Speaking to EurActiv during the Doha COP18 summit, Fatih Birol, the chief economist of the International Energy Agency said that he would be happy with two outcomes. “One would be if the negotiations led to a second climate change [agreement] that still belongs to the top part of the intensive policy agenda. Secondly, we have about $520 billion dollars of fossil fuel subsidies today and about half of them are coming from the Mideast countries. I consider fossil fuel subsidies to be the public enemy number one in the fight against climate change, and I hope that the countries in the region where these emissions take place will have a better understanding of the role of fossil fuel subsidies in using energy inefficiently and leading to higher carbon use emissions. In the end, it is the only hope or expectation that I have.”
Yvo de Boer, the former UNFCCC secretary-general told EurActiv that the most he thought achievable was “firstly a resolution on the continuation of the Kyoto Protocol, secondly clarity on how the finance gap is going to be addressed, and thirdly a work programme that will help us get to an all-encompassing 2015 agreement. I think that it is possible to agree a work programme taking us to a global treaty in 2015 although the devil there is in the detail – ie. How comprehensive will it be? And will it address critical questions like what is it that we are actually supposed to agree in 2015 – a treaty or another protocol or a set of decisions? It is critical that these questions be resolved early or it will not be clear to countries what they are working towards.”
De Boer, who currently works as climate advisor to the KPMG group of auditors, added that the issue of quantifying emissions by industrialised countries and major emerging economies would “not be a complicating factor. There are emissions data available in most countries in the world. The issue is: do countries take a quantified target as rich countries have done in the past – committing to reduce emissions in absolute terms by X%? Many developing countries are more in favour of relative targets where you commit to reduce the emissions intensity of your economy – emissions can still go up but by less than overall economic growth. There’s also the question of ‘could you also think of growth targets?’ That might sound bizarre at a time of catastrophic climate change but when Europe signed up to the Kyoto Protocol, a number of countries – Greece, Spain, Portugal and Ireland – all had growth targets because of a recognition in the EU that those member states were still relatively poor and needed to grow, and increase emissions. You could argue that given that per capita incomes in a number of major industrialising countries are still relatively low, they’re not yet in a position where they could take an emissions reduction target in absolute terms.”
The EU’s climate commissioner, Connie Hedegaard, was upbeat about the results of the COP18 summit. “In Doha, we have crossed the bridge from the old climate regime to the new system,” she said in a statement. “We are now on our way to the 2015 global deal. It was not an easy and comfortable ride. It was not a very fast ride either.

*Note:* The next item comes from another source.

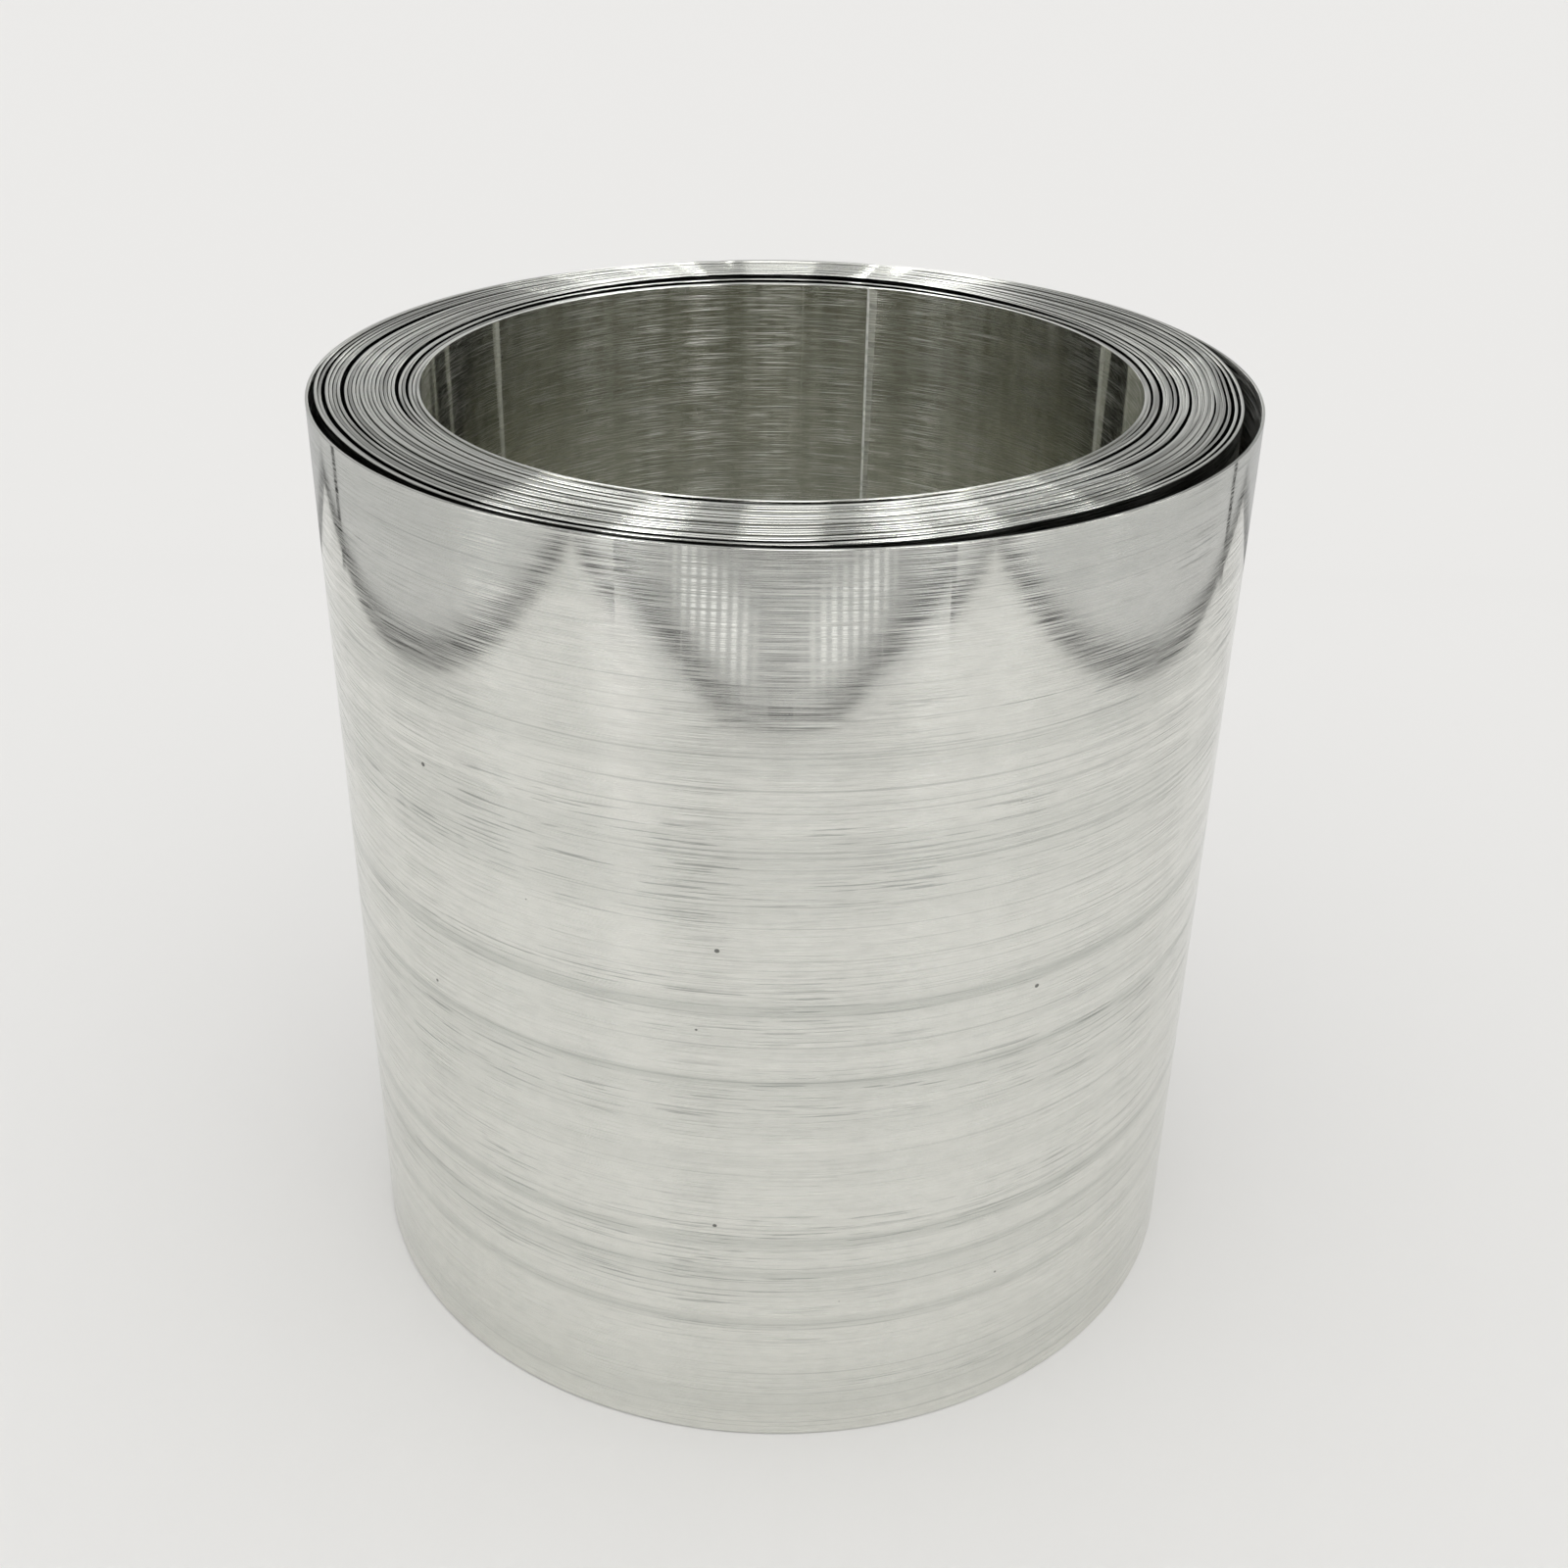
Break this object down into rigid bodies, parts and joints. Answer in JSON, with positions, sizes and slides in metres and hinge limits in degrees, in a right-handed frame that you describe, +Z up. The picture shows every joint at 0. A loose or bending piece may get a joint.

But we have managed to cross the bridge. Very intense negotiations lie ahead of us. What we need now is more ambition and more speed.”
However, many environmental NGOs said that they were shocked at the result of the talks. “Rather than contribute to closing the gap between what countries are willing to do and what is needed in terms of climate action, Doha has increased it,” said Wendel Trio, the director of Climate Action Network Europe. “By sticking with only the lowest end of their promises, Parties like the European Union are moving this gap in the wrong direction. The EU missed its chance to play a leadership role in Doha, which it could have done by increasing its emission reduction target to 30%, in line with policies it already has in place. We are dismayed that the EU accepted weakening “hot air” rules by allowing the use of emission surpluses from the past.”
Ulriikka Aarnio, CAN’s senior policy officer added: “Developed countries have once again missed an opportunity to build a stronger partnership with developing countries by not providing the level of climate finance that has been promised. By neither putting money on the table nor providing clarity on when and where climate finance would be provided, developed countries are losing respect as well as the ability to get developing countries engaged in taking binding commitments in a new treaty.”
“This package offers improved continuity from existing carbon markets to the new markets of the future,” said Dirk Forrister, the CEO of the International Emissions Trading Association. “But it still won’t inspire action at the scale commensurate with the Copenhagen objective of limiting warming to 2 degrees. For that, we need much more clarity around a robust market mechanism that can deliver at scale. Through several long nights of tough negotiating, Doha delivered the essential elements for a new market mechanism. But there is much more work needed to complete the details and make it operational.”
Oxfam’s campaigns director Celine Charveriat said that while no developed country fought for a collective commitment in Doha to ensure public finance levels would continue to rise, the US bore particular responsibility for blocking progress on finance, loss and damage and other issues. “Poor countries came to Doha facing a climate ‘fiscal cliff’, and at the end of these talks they are now left hanging by their fingertips off the edge,” she said.
“The US made a down payment on climate finance with its Fast Start Finance, but in Doha, it was time to pay the mortgage and they did not deliver. The EU was incapable of exerting sufficient leadership in these negotiations because they couldn’t get their house in order on everything including 30 per cent reduction in emissions, the carryover of surplus emissions under the Kyoto Protocol and public climate finance. This year droughts in the Sahel, US and Russia saw food prices rise and hunger spread, but rather than rising to the challenges posed by climate change, we saw a drought of climate action from rich countries in Doha,” Charveriat added.
“Even typhoon Bopha hitting the Philippines during the talks didn’t stir them to action,” complained CIDSE’s climate policy officer Emilie Johann. “Developing countries were forced to accept an empty outcome. Governments might be able to live with this agreement, but people – the world’s poorest in particular – and the planet cannot. Instead of new emission targets, Doha gave us a one-way ticket to a world in which climate change is beyond our control. Because of the inaction of our leaders, global temperatures continue to rise rapidly, beyond the +2 degrees Celsius science indicates is the threshold of catastrophic climate change.”
“We need more ambition from all major economies to reach a comprehensive climate agreement and create a level playing field for business across the globe. We remain committed to the fight against climate change but in light of the lacklustre results from UN climate negotiations, the EU must rethink its own energy and climate policies. Technology should be the driving force to deliver on energy cost-competitiveness, security of supply and climate action with the ambition of maintaining a strong industrial base in Europe,” said BusinessEurope Director General Markus Beyrer.